- Directions:
Keep to the lines between the one holding "HEAD_HEIGHTS, GAP, HEAD_SIDES)" and the one holding "obj.matrix_world = Matrix.Identity(4)", inclusive, and write them out exactly.

[BEGIN]

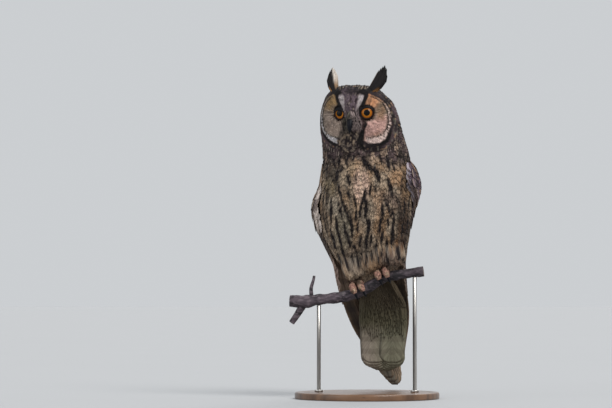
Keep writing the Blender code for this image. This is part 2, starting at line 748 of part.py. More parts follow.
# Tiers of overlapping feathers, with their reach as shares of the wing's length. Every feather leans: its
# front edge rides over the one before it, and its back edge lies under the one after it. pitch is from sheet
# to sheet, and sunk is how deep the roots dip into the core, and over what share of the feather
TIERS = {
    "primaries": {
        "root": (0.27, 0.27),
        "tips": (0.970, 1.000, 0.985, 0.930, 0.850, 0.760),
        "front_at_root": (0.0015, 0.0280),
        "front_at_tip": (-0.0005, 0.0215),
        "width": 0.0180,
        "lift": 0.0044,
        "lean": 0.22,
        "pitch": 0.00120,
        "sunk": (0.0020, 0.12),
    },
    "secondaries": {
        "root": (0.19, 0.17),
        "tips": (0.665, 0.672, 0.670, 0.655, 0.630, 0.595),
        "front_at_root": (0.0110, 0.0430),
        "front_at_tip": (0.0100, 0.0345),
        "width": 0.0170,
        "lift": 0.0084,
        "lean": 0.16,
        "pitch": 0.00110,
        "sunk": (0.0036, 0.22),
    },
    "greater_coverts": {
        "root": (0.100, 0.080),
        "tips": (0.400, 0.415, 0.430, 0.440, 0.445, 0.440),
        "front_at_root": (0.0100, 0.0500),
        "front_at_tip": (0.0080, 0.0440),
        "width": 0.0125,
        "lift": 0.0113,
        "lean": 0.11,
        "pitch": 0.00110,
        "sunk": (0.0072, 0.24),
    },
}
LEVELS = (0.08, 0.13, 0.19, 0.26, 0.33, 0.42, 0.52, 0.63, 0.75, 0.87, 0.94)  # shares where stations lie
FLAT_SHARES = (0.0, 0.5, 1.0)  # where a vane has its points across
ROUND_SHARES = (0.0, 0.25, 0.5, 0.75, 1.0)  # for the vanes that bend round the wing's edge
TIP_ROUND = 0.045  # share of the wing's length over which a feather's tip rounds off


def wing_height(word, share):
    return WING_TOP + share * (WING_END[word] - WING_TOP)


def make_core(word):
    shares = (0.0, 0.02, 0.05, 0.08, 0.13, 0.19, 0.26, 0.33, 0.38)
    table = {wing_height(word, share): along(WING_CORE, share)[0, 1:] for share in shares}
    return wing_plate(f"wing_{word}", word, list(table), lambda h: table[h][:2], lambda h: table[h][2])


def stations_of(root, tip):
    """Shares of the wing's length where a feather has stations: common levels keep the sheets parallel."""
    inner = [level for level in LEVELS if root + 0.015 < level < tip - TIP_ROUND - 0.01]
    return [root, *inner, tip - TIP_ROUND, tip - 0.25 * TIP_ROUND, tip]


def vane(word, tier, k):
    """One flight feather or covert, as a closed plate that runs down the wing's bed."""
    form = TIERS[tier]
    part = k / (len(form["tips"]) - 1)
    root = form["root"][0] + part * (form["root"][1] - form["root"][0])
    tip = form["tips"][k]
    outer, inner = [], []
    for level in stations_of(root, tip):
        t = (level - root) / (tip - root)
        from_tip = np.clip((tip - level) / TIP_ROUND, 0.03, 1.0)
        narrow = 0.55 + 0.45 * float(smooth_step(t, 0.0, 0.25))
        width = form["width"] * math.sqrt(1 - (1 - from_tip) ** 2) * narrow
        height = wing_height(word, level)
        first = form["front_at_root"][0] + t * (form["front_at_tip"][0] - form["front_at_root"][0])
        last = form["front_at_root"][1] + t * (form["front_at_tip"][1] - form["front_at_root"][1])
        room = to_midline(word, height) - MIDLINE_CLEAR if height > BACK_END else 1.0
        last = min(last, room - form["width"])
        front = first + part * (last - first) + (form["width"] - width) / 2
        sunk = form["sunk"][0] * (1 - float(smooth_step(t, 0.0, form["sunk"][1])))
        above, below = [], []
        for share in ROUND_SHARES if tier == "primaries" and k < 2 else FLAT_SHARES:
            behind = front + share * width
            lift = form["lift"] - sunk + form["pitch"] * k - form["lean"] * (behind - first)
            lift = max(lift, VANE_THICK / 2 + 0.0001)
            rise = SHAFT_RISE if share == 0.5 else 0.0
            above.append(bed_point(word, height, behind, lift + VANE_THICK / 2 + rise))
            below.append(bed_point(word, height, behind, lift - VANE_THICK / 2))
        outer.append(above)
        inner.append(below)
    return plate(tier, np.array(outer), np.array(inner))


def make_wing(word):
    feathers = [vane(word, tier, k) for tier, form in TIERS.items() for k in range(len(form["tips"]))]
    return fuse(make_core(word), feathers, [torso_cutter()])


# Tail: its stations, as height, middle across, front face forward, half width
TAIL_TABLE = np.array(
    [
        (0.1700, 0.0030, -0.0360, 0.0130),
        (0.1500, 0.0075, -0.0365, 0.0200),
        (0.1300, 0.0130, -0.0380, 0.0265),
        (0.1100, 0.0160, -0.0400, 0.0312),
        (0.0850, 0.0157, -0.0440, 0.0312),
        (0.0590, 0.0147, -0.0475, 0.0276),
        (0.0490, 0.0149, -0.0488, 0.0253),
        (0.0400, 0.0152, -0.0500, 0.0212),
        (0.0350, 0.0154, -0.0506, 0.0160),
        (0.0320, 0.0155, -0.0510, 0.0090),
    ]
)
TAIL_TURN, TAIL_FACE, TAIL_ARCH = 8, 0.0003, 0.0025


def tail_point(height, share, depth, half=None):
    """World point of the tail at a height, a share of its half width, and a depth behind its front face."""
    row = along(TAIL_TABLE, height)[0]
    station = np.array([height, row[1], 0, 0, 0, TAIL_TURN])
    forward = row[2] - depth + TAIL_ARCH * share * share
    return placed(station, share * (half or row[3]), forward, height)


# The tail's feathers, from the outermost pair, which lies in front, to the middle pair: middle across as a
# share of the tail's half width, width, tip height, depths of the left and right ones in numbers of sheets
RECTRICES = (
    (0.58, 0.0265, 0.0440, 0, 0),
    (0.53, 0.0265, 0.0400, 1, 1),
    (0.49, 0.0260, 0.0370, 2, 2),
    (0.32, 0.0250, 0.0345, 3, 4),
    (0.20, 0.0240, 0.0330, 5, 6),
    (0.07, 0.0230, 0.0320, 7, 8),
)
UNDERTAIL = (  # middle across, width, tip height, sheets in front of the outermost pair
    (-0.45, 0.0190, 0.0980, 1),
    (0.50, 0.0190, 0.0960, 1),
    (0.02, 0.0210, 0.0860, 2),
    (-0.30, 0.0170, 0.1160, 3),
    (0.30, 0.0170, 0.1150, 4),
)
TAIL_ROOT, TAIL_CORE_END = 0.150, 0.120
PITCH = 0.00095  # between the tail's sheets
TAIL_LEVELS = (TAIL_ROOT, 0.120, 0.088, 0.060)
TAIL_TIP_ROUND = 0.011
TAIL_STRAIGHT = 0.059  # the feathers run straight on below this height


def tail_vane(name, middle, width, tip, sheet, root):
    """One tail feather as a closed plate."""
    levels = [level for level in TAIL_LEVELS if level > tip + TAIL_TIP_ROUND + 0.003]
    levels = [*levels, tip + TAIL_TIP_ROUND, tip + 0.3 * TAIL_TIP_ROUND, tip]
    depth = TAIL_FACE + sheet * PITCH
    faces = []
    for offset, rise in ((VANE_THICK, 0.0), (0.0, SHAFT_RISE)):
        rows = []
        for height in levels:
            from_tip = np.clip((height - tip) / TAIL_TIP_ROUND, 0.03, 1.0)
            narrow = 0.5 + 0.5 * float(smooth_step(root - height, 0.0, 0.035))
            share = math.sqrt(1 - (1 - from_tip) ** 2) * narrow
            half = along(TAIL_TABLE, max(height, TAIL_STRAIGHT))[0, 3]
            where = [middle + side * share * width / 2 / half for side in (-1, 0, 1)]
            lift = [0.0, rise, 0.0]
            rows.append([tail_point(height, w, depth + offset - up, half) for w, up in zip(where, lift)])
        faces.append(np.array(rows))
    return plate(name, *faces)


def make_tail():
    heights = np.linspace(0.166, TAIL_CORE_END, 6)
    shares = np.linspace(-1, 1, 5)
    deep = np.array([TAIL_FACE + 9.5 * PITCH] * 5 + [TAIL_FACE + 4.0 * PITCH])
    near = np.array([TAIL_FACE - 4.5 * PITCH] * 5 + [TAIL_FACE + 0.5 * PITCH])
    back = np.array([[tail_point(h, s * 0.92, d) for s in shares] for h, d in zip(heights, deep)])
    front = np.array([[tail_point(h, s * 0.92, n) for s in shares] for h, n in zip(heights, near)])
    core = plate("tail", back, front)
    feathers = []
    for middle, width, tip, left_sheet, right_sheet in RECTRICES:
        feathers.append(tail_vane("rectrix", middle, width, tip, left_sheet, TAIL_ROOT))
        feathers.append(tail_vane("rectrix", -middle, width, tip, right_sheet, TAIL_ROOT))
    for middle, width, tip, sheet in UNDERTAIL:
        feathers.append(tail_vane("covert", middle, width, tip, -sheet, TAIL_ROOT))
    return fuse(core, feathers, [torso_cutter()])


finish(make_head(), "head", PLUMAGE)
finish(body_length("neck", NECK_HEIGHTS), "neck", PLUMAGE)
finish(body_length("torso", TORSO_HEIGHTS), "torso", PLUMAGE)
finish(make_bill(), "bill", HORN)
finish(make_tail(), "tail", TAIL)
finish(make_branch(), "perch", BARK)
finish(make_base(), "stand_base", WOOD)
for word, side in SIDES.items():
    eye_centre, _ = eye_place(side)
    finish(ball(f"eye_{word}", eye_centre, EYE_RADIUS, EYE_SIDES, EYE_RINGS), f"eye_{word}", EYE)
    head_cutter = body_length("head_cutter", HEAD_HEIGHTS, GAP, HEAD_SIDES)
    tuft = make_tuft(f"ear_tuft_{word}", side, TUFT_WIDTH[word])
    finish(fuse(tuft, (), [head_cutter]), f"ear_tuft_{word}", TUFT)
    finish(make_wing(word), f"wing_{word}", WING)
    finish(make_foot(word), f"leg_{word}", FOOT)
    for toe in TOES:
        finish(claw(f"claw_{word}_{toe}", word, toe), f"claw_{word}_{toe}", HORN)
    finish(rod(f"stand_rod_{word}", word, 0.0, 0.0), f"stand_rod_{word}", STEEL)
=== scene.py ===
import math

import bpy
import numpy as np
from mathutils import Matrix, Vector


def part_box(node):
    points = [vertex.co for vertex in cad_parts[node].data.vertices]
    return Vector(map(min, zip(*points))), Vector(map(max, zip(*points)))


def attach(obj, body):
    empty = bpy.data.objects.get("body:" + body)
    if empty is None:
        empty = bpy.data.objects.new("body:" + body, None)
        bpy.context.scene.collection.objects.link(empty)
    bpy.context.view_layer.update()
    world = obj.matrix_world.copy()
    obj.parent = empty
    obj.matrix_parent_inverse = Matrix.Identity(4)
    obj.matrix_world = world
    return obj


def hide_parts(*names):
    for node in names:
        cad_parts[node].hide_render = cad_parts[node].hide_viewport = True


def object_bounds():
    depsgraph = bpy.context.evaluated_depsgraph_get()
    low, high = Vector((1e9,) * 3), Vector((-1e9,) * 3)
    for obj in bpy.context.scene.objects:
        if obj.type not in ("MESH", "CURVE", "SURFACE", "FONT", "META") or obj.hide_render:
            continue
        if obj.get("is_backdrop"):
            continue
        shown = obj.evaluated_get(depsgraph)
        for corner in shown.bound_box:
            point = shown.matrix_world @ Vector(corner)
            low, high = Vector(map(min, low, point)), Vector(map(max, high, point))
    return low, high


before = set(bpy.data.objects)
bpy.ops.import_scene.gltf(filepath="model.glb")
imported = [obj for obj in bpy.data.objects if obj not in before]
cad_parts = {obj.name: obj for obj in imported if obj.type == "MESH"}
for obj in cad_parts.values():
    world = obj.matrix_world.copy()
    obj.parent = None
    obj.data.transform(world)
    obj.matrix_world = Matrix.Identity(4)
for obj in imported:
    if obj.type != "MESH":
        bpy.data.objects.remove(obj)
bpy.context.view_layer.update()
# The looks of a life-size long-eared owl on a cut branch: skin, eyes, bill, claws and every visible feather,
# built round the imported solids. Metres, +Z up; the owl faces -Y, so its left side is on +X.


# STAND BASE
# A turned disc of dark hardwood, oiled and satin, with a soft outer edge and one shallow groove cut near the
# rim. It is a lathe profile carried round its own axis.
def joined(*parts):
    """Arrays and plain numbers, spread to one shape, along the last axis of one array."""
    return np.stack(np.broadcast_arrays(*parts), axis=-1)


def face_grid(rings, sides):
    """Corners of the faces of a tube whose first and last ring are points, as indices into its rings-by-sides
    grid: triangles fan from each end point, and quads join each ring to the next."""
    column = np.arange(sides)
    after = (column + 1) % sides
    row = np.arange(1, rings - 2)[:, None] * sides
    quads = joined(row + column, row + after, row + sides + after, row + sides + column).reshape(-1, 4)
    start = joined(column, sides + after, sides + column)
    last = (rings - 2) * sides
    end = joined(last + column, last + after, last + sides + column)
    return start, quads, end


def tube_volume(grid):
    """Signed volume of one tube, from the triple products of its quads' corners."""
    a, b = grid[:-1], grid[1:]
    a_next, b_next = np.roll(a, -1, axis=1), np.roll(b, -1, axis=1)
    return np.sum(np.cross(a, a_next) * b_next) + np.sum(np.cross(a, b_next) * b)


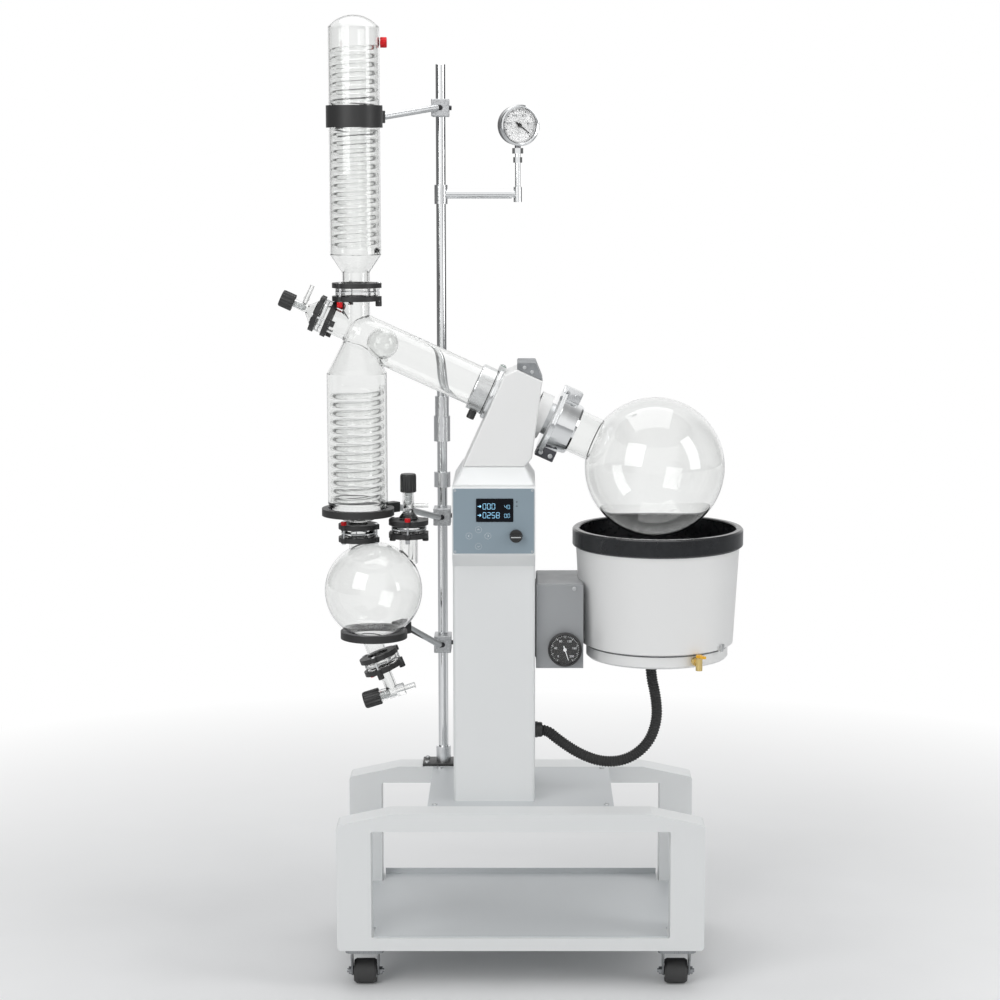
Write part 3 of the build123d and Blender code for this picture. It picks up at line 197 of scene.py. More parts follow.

[END]

- Task response:
    head_cutter = body_length("head_cutter", HEAD_HEIGHTS, GAP, HEAD_SIDES)
    tuft = make_tuft(f"ear_tuft_{word}", side, TUFT_WIDTH[word])
    finish(fuse(tuft, (), [head_cutter]), f"ear_tuft_{word}", TUFT)
    finish(make_wing(word), f"wing_{word}", WING)
    finish(make_foot(word), f"leg_{word}", FOOT)
    for toe in TOES:
        finish(claw(f"claw_{word}_{toe}", word, toe), f"claw_{word}_{toe}", HORN)
    finish(rod(f"stand_rod_{word}", word, 0.0, 0.0), f"stand_rod_{word}", STEEL)
=== scene.py ===
import math

import bpy
import numpy as np
from mathutils import Matrix, Vector


def part_box(node):
    points = [vertex.co for vertex in cad_parts[node].data.vertices]
    return Vector(map(min, zip(*points))), Vector(map(max, zip(*points)))


def attach(obj, body):
    empty = bpy.data.objects.get("body:" + body)
    if empty is None:
        empty = bpy.data.objects.new("body:" + body, None)
        bpy.context.scene.collection.objects.link(empty)
    bpy.context.view_layer.update()
    world = obj.matrix_world.copy()
    obj.parent = empty
    obj.matrix_parent_inverse = Matrix.Identity(4)
    obj.matrix_world = world
    return obj


def hide_parts(*names):
    for node in names:
        cad_parts[node].hide_render = cad_parts[node].hide_viewport = True


def object_bounds():
    depsgraph = bpy.context.evaluated_depsgraph_get()
    low, high = Vector((1e9,) * 3), Vector((-1e9,) * 3)
    for obj in bpy.context.scene.objects:
        if obj.type not in ("MESH", "CURVE", "SURFACE", "FONT", "META") or obj.hide_render:
            continue
        if obj.get("is_backdrop"):
            continue
        shown = obj.evaluated_get(depsgraph)
        for corner in shown.bound_box:
            point = shown.matrix_world @ Vector(corner)
            low, high = Vector(map(min, low, point)), Vector(map(max, high, point))
    return low, high


before = set(bpy.data.objects)
bpy.ops.import_scene.gltf(filepath="model.glb")
imported = [obj for obj in bpy.data.objects if obj not in before]
cad_parts = {obj.name: obj for obj in imported if obj.type == "MESH"}
for obj in cad_parts.values():
    world = obj.matrix_world.copy()
    obj.parent = None
    obj.data.transform(world)
    obj.matrix_world = Matrix.Identity(4)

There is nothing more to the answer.